Tony comes to RVTravel having worked at an RV dealership and been a life long RV enthusiast. He also has written the syndicated Curbside column about cars. You can find his writing here and at StressLessCamping where he also has a podcast about the RV life with his wife. 

These RV reviews are written based on information provided by the manufacturers along with our writer’s own research. We receive no money or other financial benefits from these reviews. They are intended only as a brief overview of the vehicle, not a comprehensive critique, which would require a thorough inspection and/or test drive.

Got an RV we need to look at? Contact us today and let us know in the form below – thank you!


Tony Barthel has been a life-long RV enthusiast and travels part-time with his wife where they also produce a podcast, write about RVs and love the RV lifestyle.


  1. Great review. My big question is, “Can you get into the bathroom with the slide in?” We ordered a trailer with the same floor plan and asked that question and were told yes. We found out on YouTube that you could not get into the bath without the slide in the out position. That meant that we would have to remove the door and replace it with a curtain. A deal-breaker for us. I learned a lot from this review. Thanks.
    Jazzy Lady

  2. 2 thoughts:

    Does the kitchen faucet really block your view of the TV from the sofa like shown in the picture?

    Not a lot of windows and with the size of the 2 windows in the bedroom, seems like this would be a really dark trailer.

  3. Just looked at the Shasta website and the “required option” package shows the every one of them have a “10 cubic foot residential refrigerator” and no solar or inverter. If this really a 120v AC fridge (which is what “residential” means to me), with no power if not hooked up to shore power, it makes these useless for even overnight dry camping, much less actual boondocking. How do they expect to keep the fridge cold during a 300-mile day of summer driving? Something doesn’t make any sense here!

  4. Best features for me are negative ones–no black cabinets that so many low-end TTs seem to have and no window over the bed, which means no cold draft on your neck at night. But I still intensely dislike the prison gray-black interior color schemes of nearly every brand these days.

    Agree with Tony on the very uncomfortable-looking “theater seats”. That would be an immediate mod for me, except I hate paying for a feature I can’t use. And I can’t tell if there is a skylight over the shower from the photos. If not, that could be a “no sale” decision point for taller buyers, whereas the “RV queen” problem can be rectified with a 4″ wide foam pad between the front wall and mattress. The foam pad is how we resolved the bed length problem in our 2109S so that my feet didn’t hang over cold “space” (the heated mattress was nice on those nights too!).

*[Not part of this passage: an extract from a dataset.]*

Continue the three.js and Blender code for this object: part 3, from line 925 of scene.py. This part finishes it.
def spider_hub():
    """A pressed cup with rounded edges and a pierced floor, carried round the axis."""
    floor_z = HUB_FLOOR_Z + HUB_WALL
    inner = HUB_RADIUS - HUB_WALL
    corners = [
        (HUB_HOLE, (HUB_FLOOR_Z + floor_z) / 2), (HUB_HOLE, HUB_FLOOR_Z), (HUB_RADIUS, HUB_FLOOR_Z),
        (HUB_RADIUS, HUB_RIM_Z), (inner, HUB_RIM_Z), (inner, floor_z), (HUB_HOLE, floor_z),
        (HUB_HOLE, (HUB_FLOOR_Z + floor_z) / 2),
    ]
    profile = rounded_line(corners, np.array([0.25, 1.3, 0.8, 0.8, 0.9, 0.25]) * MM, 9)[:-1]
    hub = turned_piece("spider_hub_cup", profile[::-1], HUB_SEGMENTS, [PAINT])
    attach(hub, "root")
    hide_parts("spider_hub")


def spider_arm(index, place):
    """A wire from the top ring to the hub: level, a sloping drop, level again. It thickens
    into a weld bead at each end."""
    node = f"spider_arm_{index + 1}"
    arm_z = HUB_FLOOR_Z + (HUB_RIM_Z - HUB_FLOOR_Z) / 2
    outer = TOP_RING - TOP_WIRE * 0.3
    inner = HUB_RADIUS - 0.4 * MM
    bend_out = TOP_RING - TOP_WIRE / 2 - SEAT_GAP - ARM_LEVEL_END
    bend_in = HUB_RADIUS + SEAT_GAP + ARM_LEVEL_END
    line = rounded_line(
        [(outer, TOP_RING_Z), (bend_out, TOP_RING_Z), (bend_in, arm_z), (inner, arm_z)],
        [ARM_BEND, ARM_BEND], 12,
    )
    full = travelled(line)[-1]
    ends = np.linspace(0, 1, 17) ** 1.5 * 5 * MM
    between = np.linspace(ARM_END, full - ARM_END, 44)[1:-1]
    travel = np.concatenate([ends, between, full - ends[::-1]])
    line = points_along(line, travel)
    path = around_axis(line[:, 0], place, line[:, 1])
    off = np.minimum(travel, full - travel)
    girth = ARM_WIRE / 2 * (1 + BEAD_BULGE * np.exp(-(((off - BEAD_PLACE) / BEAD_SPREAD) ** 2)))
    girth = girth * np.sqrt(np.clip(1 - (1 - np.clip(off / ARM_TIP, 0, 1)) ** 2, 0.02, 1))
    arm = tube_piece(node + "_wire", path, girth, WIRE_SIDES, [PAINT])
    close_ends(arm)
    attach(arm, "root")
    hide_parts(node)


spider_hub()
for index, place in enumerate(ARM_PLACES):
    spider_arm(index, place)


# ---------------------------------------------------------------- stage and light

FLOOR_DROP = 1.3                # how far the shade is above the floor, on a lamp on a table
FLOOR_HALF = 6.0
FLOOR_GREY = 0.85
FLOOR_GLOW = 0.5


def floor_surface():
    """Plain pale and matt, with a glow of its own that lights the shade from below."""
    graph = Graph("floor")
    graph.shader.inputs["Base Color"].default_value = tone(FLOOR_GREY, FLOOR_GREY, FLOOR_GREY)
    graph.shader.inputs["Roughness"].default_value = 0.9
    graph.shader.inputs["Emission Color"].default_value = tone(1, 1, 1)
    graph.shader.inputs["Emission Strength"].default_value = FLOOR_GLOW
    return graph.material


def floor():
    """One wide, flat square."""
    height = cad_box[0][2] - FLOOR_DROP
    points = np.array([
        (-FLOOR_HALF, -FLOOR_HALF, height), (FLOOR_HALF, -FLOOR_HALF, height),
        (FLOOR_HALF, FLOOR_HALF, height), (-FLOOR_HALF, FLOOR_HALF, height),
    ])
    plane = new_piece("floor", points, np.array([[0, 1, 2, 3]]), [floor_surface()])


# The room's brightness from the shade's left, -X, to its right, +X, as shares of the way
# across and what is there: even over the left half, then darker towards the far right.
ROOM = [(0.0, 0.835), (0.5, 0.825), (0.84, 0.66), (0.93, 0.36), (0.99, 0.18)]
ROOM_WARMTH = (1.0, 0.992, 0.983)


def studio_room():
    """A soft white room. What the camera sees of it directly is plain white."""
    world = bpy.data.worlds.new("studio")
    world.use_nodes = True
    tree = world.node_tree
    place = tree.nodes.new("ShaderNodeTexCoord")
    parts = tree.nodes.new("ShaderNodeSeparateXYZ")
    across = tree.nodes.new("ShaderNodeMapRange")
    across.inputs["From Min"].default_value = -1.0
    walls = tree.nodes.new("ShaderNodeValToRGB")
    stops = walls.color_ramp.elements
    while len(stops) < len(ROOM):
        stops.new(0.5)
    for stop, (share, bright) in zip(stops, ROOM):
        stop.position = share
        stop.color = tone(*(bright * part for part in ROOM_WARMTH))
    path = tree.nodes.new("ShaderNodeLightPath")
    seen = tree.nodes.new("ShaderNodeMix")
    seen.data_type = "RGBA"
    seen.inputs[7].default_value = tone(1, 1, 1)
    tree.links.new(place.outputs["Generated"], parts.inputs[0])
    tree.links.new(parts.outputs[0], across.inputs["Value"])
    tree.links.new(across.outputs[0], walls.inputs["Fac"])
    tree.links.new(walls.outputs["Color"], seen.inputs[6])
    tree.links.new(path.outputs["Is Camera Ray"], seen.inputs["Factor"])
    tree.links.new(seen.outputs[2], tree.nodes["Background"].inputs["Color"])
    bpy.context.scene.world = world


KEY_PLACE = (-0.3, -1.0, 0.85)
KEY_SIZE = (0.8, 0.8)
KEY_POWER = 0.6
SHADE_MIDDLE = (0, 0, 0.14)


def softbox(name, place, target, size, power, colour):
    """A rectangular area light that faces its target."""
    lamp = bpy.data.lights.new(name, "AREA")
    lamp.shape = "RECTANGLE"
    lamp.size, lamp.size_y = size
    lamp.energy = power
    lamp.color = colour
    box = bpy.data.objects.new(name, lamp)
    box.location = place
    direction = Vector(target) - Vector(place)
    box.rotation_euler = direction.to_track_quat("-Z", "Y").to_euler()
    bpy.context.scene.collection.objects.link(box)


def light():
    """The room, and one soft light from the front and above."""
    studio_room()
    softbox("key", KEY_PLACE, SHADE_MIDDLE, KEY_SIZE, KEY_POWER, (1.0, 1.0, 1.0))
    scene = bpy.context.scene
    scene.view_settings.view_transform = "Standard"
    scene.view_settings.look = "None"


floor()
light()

  5. That looks like a good camper for the money. We have a similar one albeit with lower cargo carrying capacity due to a single axle and without a slide (good in our book). We migrated from tent camping so any shelter with a solid roof and creature comforts is a huge step up. I’ve noticed quite a few people going the inexpensive trailer route. Maybe it’s simple economics but I wonder if a lot of people think of a trailer as a somewhat disposable item, a declining asset sitting out in the yard. A friend with a Lance said as much and they store theirs indoors when not in use. That seems extreme for a Lance owner but I get his point, being someone who would always opt for a $400 TV or a truck without all the profitable bells and whistles.

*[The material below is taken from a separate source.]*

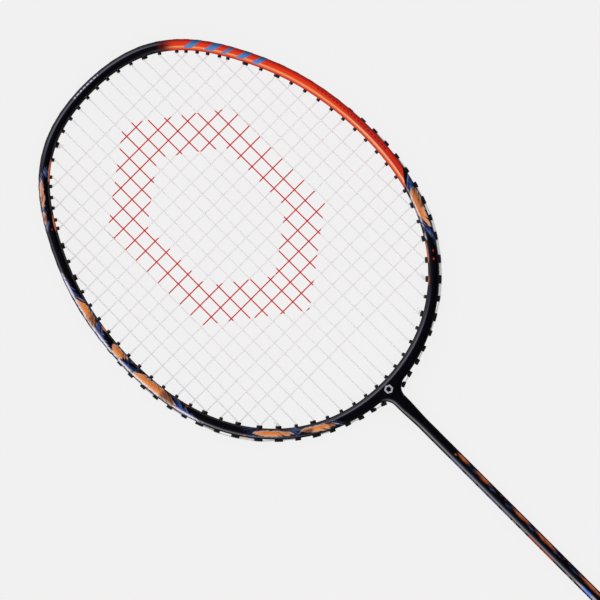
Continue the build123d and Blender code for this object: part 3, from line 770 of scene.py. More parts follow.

    • From what I saw when I was selling RVs, a lot of people don’t get the value of a more expensive RV even though they would ask me what has a lower incidence of repair. I also ran the dealership’s warranty department so I had a good idea.

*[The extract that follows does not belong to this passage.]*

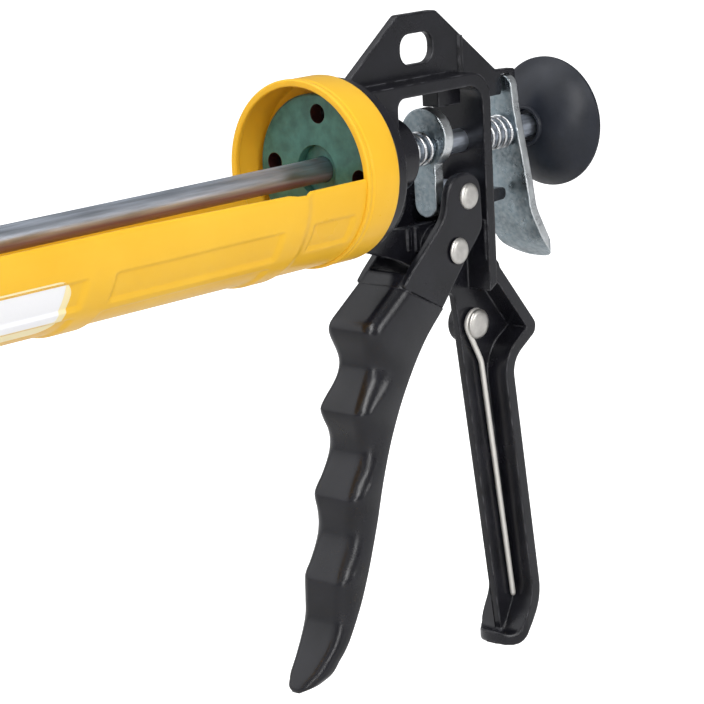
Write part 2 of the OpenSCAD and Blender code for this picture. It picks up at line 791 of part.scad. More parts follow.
module pivot_rivet() {
    color("silver")
    rivet(pivot, pin_d / 2, head_d / 2, trigger_w + 2 * part_gap, 1.2);
}

module drive_pin() {
    color("silver")
    rivet(pin_c, pin_d / 2, head_d / 2, trigger_w, 1.2);
}

module drive_roller() {
    color("gray")
    difference() {
        cross_pin(pin_c, roller_d / 2, 2 * (cheek_in - part_gap));
        cross_pin(pin_c, pin_d / 2 + run_gap, trigger_w);
    }
}

cradle();
nose_plate();
nose_rivets();
retaining_disc();
body_frame();
handle_rivet();
piercing_wire();
push_rod();
piston_plate();
piston_backer();
piston_nut();
knob();
drive_plate();
drive_spring();
release_lever();
release_spring();
trigger();
pivot_rivet();
drive_pin();
drive_roller();
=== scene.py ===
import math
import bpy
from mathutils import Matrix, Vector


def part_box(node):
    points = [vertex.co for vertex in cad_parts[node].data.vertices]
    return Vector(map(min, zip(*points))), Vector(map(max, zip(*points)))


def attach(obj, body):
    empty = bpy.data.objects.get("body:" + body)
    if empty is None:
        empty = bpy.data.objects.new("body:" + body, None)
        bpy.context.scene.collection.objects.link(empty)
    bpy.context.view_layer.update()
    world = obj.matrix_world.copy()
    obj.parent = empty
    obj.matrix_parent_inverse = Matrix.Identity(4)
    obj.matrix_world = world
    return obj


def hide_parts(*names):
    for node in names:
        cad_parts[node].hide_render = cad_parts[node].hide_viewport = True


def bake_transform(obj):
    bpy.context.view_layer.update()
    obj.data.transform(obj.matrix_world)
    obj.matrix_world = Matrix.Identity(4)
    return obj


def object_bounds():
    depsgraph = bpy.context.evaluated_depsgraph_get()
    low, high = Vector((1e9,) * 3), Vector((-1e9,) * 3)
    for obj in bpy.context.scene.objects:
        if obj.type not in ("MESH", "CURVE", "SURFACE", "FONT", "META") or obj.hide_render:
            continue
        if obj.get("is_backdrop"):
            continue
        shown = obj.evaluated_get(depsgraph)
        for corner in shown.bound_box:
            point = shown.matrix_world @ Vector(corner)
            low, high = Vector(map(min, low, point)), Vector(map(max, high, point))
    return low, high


bl_info = {
    "name": "Caulking Gun",
    "version": (1, 0, 0),
    "blender": (4, 5, 0),
    "location": "View3D > Sidebar > Caulking Gun",
    "description": "Builds a cartridge caulking gun over its packed frame",
    "category": "Object",
}

from types import SimpleNamespace

import bmesh
import bpy
import numpy as np
from bpy.props import FloatProperty, FloatVectorProperty, IntProperty, PointerProperty
from bpy.types import Operator, Panel, PropertyGroup
from mathutils import Matrix, Vector

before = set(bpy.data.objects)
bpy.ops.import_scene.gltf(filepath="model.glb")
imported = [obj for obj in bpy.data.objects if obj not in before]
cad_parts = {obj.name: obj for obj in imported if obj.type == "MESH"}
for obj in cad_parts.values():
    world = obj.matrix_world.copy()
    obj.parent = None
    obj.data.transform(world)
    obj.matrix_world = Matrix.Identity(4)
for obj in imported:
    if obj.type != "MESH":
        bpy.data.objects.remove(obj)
MM = 0.001

# Places that more than one piece shares, as [x, z] in millimetres
HANDLE_RIVET = (58.2, -57.2)
DRIVE_PIN = (49.0, -15.3)
PIVOT = (42.8, -31.0)


class GunSizes(PropertyGroup):
    """Sizes of the pieces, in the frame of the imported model."""

    cradle_r: FloatProperty(name="Cradle radius", default=0.0272, unit="LENGTH", precision=5,
                            description="Outer radius of the trough and of the collar")
    sheet_t: FloatProperty(name="Sheet thickness", default=0.0012, unit="LENGTH", precision=5,
                           description="Thickness of the cradle's sheet")
    cradle_turn: FloatProperty(name="Cradle turn", default=math.radians(-5.0), subtype="ANGLE",
                               description="Turn of the cradle about the push rod")
    collar_len: FloatProperty(name="Collar length", default=0.014, unit="LENGTH", precision=5,
                              description="Length of the closed collar along the rod")
    waist_len: FloatProperty(name="Waist length", default=0.023, unit="LENGTH", precision=5,
                             description="Length of the narrower stretch in front of the collar")
    nose_x: FloatProperty(name="Nose plate's back", default=-0.231, unit="LENGTH", precision=5,
                          description="Place of the nose plate along the rod")
    rod_r: FloatProperty(name="Rod radius", default=0.0036, unit="LENGTH", precision=5,
                         description="Radius of the push rod")
    knob_r: FloatProperty(name="Knob radius", default=0.02045, unit="LENGTH", precision=5,
                          description="Radius of the pull knob at its rim")
    trigger_half: FloatProperty(name="Trigger half width", default=0.00997, unit="LENGTH", precision=5,
                                description="Half of the finger grip's width at its top")
    cheek_half: FloatProperty(name="Cheek half width", default=0.0097, unit="LENGTH", precision=5,
                              description="Half of the width over the trigger's cheeks")
    cheek_in: FloatProperty(name="Cheek inner half width", default=0.00705, unit="LENGTH", precision=5,
                            description="Half of the gap between the trigger's cheeks")
    coil_r: FloatProperty(name="Spring mean radius", default=0.00475, unit="LENGTH", precision=5,
                          description="Radius of both springs at the middle of their wire")
    pierce_r: FloatProperty(name="Piercing wire radius", default=0.00088, unit="LENGTH", precision=5,
                            description="Radius of the piercing wire")
    wire_r: FloatProperty(name="Spring wire radius", default=0.00058, unit="LENGTH", precision=5,
                          description="Radius of the springs' wire")
    around: IntProperty(name="Points round a turned piece", default=192, min=24,
                        description="Number of points on each circle of the collar and of the knob")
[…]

      But when it came down to actually buying an RV, the vast majority bought the less expensive version because they just didn’t understand the value of a better rig. I did my best to explain this but people shop with their hearts and a lot of the less expensive rigs really do look as good at the dealership as the pricier models.

      Since so much of these rigs come from the same supplier and the interiors feature sticker wrapped materials, it’s not that apparent why one is better.

      • Good points. We’ve been camping in winter and our trailer has been fine, but it would have been a stretch in January and February. A four season trailer makes a lot more sense there, or if you live in a frigid climate. And there is the intangible joy of owning a quality product.

  6. I know the pics don’t show it all but I really can’t see that much difference in this unit and one of those $50,000 units. No it’s not for full timers but who tries to full time in a 19’ unit. For most people still working 40-60 hours per week it could be a great little weekend get a way trailer, even sufficient for a weeks vacation. I have used an Apache hard side pop up for a weeks vacation in my younger years and survived without all the comforts of home.

  7. The usual cheesy fan in the bathroom, of course. I would not want my fridge in the rear of ANY travel trailer! Seeing what happens at the rear of OUR trailer after a day of movement is all I need to see to convince me of that.

    • Tommy, our Rockwood Mini Lite 2109S had the same floorplan except for the L-shaped kitchen counter. The fridge contents were never a problem during 3 years and 27,000 miles of travel, including a 9,000-mile, 3-month Alaska trip. And, if you have been there, you know what the roads to, from, and in Alaska are like after a hard winter. The only fridge problem we had was that the raised-panel fridge door insert dropped on my wife’s foot! Painful due to its weight, but easily fixed with a couple of wood screws through the door moulding.

      • One of the reasons I love Rockwood rigs is the Dexter TorFlex suspension system. The experience of a fridge in a trailer with a leaf spring suspension and a Rockwood is probably not far from night and day which seems borne-out by your experience.